Antje Kind-Hasenclever, geschiedene Havemann-Hasenclever, hat – wie eine Menge ihrer Altersgenossinnen – in der NS-Zeit „Rettungswiderstand“ geleistet. Während die Männer oft spektakulär versuchten, dem Regime zu schaden, versteckten sie Menschen, brachten sie auf Fluchtwege. Zunächst versteckten die Havemanns Kommunisten und brachten sie ins Ausland – Robert Havemann war seit 1932 in der KPD – dann kümmerten sie sich um verfolgte Juden. Antje Havemann-Hasenclever besuchte Juden, kaufte für sie ein oder leistete ihnen Gesellschaft. All das war damals verboten.
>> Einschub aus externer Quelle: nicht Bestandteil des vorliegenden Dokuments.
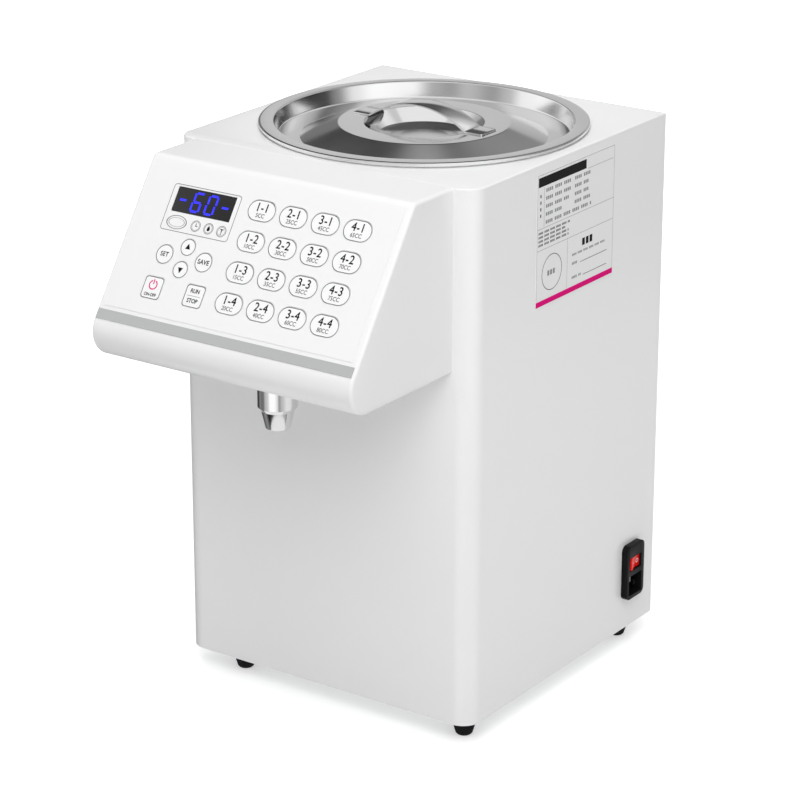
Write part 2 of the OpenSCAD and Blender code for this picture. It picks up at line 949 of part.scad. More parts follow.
module portion_key(col, row) {
    color("whitesmoke")
        key_solid(key_x0 + (col - 1) * key_pitch_x, key_s0 + (row - 1) * key_pitch_y) {
            pill(key_w, key_h);
            pill(key_w + 2 * key_lip, key_h + 2 * key_lip);
        }
}

module round_key(k) {
    color("whitesmoke")
        key_solid(k[1], k[2]) {
            circle(k[3] / 2);
            circle(k[3] / 2 + key_lip);
        }
}

module square_key(k) {
    color("whitesmoke")
        key_solid(k[1], k[2]) {
            round_square(k[3], k[3], square_key_r);
            round_square(k[3] + 2 * key_lip, k[3] + 2 * key_lip, square_key_r + key_lip);
        }
}

// Power board on four posts, with its transformer, capacitors and terminal block
module power_board() {
    w = power[1] - power[0];
    d = power[3] - power[2];
    color("seagreen")
        translate([power[0], power[2], power_z])
            cube([w, d, board_t]);
    color("silver")
        for (x = [power[0] + 5, power[1] - 5], y = [power[2] + 5, power[3] - 5])
            translate([x, y, base_z + sheet_t])
                cylinder(r = post_r, h = power_z - base_z - sheet_t);
    color("goldenrod")
        translate([power[0] + 12, power[2] + 40, power_z + board_t])
            cube(transformer);
    color("navy")
        for (y = [20, 38])
            translate([power[1] - 14, power[2] + y, power_z + board_t])
                cylinder(r = capacitor_r, h = capacitor_h);
    color("green")
        for (y = [2, d - terminal[1] - 2])
            translate([power[0] + 22, power[2] + y, power_z + board_t])
                cube(terminal);
}

// Mains inlet and switch housing, with a raised bezel on the cabinet's right side
module inlet_module() {
    mid_z = (inlet_low + inlet_high) / 2;
    h = inlet_high - inlet_low;
    body_w_in = inlet_w - 2 * inlet_body_in;
    color("black")
        difference() {
            union() {
                translate([side_x, inlet_y, mid_z])
                    rotate([90, 0, 90])
                        linear_extrude(inlet_out)
                            round_square(inlet_w, h, inlet_r);
                translate([side_x - inlet_deep, inlet_y - body_w_in / 2, inlet_low + inlet_body_in])
                    cube([inlet_deep + 1, body_w_in, h - 2 * inlet_body_in]);
            }
            translate([side_x + inlet_out - socket_deep, inlet_y - socket_w / 2, socket_z - socket_h / 2])
                cube([socket_deep + 1, socket_w, socket_h]);
            translate([side_x + inlet_out - rocker_bay_deep, inlet_y - rocker_bay_w, rocker_z - rocker_bay_h])
                cube([rocker_bay_deep + 1, 2 * rocker_bay_w, 2 * rocker_bay_h]);
            translate([rocker_pivot_x, inlet_y, rocker_z - rocker_pin_l - 2 * hole_fit])
                cylinder(r = rocker_pin_r + shaft_fit, h = 2 * rocker_pin_l + 4 * hole_fit);
            pin_bars();
        }
}

// Rocker with a two-sided face, resting with its rear side pressed
module power_rocker() {
    color("red")
        translate([rocker_pivot_x, inlet_y, rocker_z])
            rotate([0, 0, rocker_tilt]) {
                translate([0, 0, -rocker_half_h])
                    linear_extrude(2 * rocker_half_h)
                        polygon([[-rocker_heel[0], -rocker_heel[1]], [rocker_shoulder, -rocker_half_w],
                                 [rocker_face, -rocker_half_w], [rocker_face - rocker_dip, 0],
                                 [rocker_face, rocker_half_w], [rocker_shoulder, rocker_half_w],
                                 [-rocker_heel[0], rocker_heel[1]]]);
                translate([0, 0, -rocker_pin_l])
                    cylinder(r = rocker_pin_r, h = 2 * rocker_pin_l);
            }
}

// Three flat bars that stand back from the socket's mouth and end behind the housing
module pin_bars() {
    low = side_x - inlet_deep - pin_tail;
    for (p = pin_spots)
        translate([low, inlet_y + p[0] - pin_w / 2, socket_z + p[1] - pin_h / 2])
            cube([side_x + inlet_out - pin_short - low, pin_w, pin_h]);
}

module inlet_pins() {
    color("silver")
        pin_bars();
}

module wiring_loom() {
    color("black")
        tube(mains_path, loom_r, 8, [0.1, 0.2, 1]);
    color("black")
        tube(head_path, head_loom_r, 8, [1, 0, -0.5]);
}

module rating_label() {
    color("white")
        translate([side_x, label_low_y, label_low_z])
            cube([label_t, label_high_y - label_low_y, label_high_z - label_low_z]);
}

body_wrap();
top_cover();
back_panel();
base_pan();
rubber_feet();
foot_screws();
back_screws();
tank();
tank_gasket();
tank_outlet();
outlet_nut();
lid_pan();
lid_handle();
suction_hose();
pump_body();
pump_cover();
drive_gear();
idler_gear();
pump_motor();
motor_bracket();
delivery_hose();
nozzle();
nozzle_nut();
head_shell();
head_screws();
keypad_overlay();
display_window();
display_module();
switch_board();
board_posts();
trim_strip();
power_board();
inlet_module();
power_rocker();
inlet_pins();
wiring_loom();
rating_label();
for (row = [1:4], col = [1:4])
    portion_key(col, row);
for (k = round_keys)
    round_key(k);
for (k = square_keys)
    square_key(k);
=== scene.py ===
import json
import math

import bmesh
import bpy
from mathutils import Matrix, Quaternion, Vector


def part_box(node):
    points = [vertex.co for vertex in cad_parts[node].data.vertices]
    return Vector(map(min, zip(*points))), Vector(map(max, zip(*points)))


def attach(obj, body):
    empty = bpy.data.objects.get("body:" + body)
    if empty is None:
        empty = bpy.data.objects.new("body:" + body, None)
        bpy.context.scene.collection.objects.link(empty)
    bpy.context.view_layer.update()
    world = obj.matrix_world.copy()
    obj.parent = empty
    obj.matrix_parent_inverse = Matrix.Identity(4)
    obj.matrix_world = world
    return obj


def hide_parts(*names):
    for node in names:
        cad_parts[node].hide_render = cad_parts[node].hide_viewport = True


# A countertop syrup dispenser: a white painted cabinet with a keypad head, a turned nozzle,
# and a pressed stainless lid over its tank. Metres, +Z up, the keypad faces -Y.

MM = 0.001

# ---------------------------------------------------------------- sizes

SHEET = 1.2 * MM
CORNER_RADIUS = 15.8 * MM
TOP_BEND = 1.3 * MM
HEAD_FLAT = 47.7 * MM
PANEL_SLOPE = math.radians(55.8)
NOSE_RADIUS = 20.6 * MM
HEAD_EDGE = 3.0 * MM
TANK_HOLE = 118.5 * MM
# Heights of the faces above the panel, and of the print above a face
OVERLAY_TOP = 0.4 * MM
WINDOW_TOP = 0.5 * MM
KEY_TOP = 0.65 * MM
INK = 0.04 * MM

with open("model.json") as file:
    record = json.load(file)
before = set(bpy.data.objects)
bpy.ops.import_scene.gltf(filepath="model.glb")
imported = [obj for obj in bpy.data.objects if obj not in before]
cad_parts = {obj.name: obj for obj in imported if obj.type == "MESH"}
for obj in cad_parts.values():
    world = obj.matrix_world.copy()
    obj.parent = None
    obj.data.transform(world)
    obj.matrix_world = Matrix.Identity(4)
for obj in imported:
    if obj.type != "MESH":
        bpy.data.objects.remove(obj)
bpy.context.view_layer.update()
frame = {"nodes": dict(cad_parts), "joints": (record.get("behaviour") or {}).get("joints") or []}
nodes = frame["nodes"]
scene = bpy.context.scene


def box_middle(name):
    low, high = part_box(name)
    return (low + high) / 2


wrap_low, wrap_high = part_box("body_wrap")
head_low, head_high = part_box("head_shell")
TOP = head_high.z
FRONT = wrap_low.y
PANEL_EDGE = FRONT - HEAD_FLAT
PANEL = Matrix.Translation((0, PANEL_EDGE, TOP)) @ Matrix.Rotation(PANEL_SLOPE, 4, "X")
TANK_AXIS = box_middle("tank")


# ---------------------------------------------------------------- modelling helpers

def clear_selection():
    """Leaves edit mode with nothing selected."""
    if bpy.context.mode != "OBJECT":
        bpy.ops.object.mode_set(mode="OBJECT")
    bpy.ops.object.select_all(action="DESELECT")


def activate(piece):
    clear_selection()
    piece.select_set(True)
    bpy.context.view_layer.objects.active = piece


def settle(piece, place=None):
    """Puts a piece in its place and moves that place into its mesh."""
    activate(piece)
    if place is not None:
        piece.matrix_world = place
    bpy.ops.object.transform_apply(location=True, rotation=True, scale=True)
    return piece


def named(piece, name):
    piece.name = name
    piece.data.name = name


def primitive(name, add, **settings):
    """Adds a primitive at its size and place, with its object at the origin."""
    clear_selection()
    add(**settings)
    piece = bpy.context.object
    named(piece, name)
    return settle(piece)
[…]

Aufdeckung wurde mit dem Tode bestraft.
 
„Menschen zu helfen“, sagte die Wahl-Dürenerin 1988 in einem Radiointerview, „war eine Selbstverständlichkeit für alle, die so dachten wie wir.“ Bruno Reuter zeigte viele Porträts von Widerstandskämpferinnen, einige auch im Kreis ihrer Familien, um zu demonstrieren, dass diese Frauen und ihre Männer neben Beruf und Untergrundarbeit auch ein normales bürgerliches Leben führten.
 
Die Frauen, meist hochgebildet, aus Oberschicht und oberer Mittelschicht stammend, rekrutierten sich aus dem „Kreisauer Kreis“ um die Familien von Moltke, von Trotta und Poelchau, aus dem militärischen Widerstand wie aus den Familien von Stauffenberg, von der Schulenburg.
 
Reuter zeigte Bilder aus Privatarchiven um die Familien Bonhoeffer und von Dohnanyi. Namen der Freya von Moltke, Margarete von Trotha und andere ließen die Gäste im „Stift“ aufhorchen. Bekannt natürlich der Name Sophie Scholl und die ihrer Mitstreiterinnen. Bruno Reuter konnte in seinem Vortrag nur Anregungen geben. Sein Referat war begrenzt durch die Auswahl, die er getroffen hatte. In seinem Vortrag kamen meist Frauen aus dem Adel und der oberen Mittelschicht vor. Viele Seiten würden die Namen der Frauen aus der unteren Mittelschicht und der Unterschicht füllen, die im Rahmen ihrer Möglichkeiten auch Widerstand geleistet haben.
 
Begrüßt worden waren die Gäste von Studiendirektor Dr. Achim Jaeger, der an den 27. Januar 1945 erinnerte, den Tag, an dem das Konzentrationslager Auschwitz von der Roten Armee befreit worden war. Unterstützt wurde das Projekt von der „Bürgerstiftung Düren“ und dem „Verein der Freunde und Förderer des Stiftischen Gymnasiums“.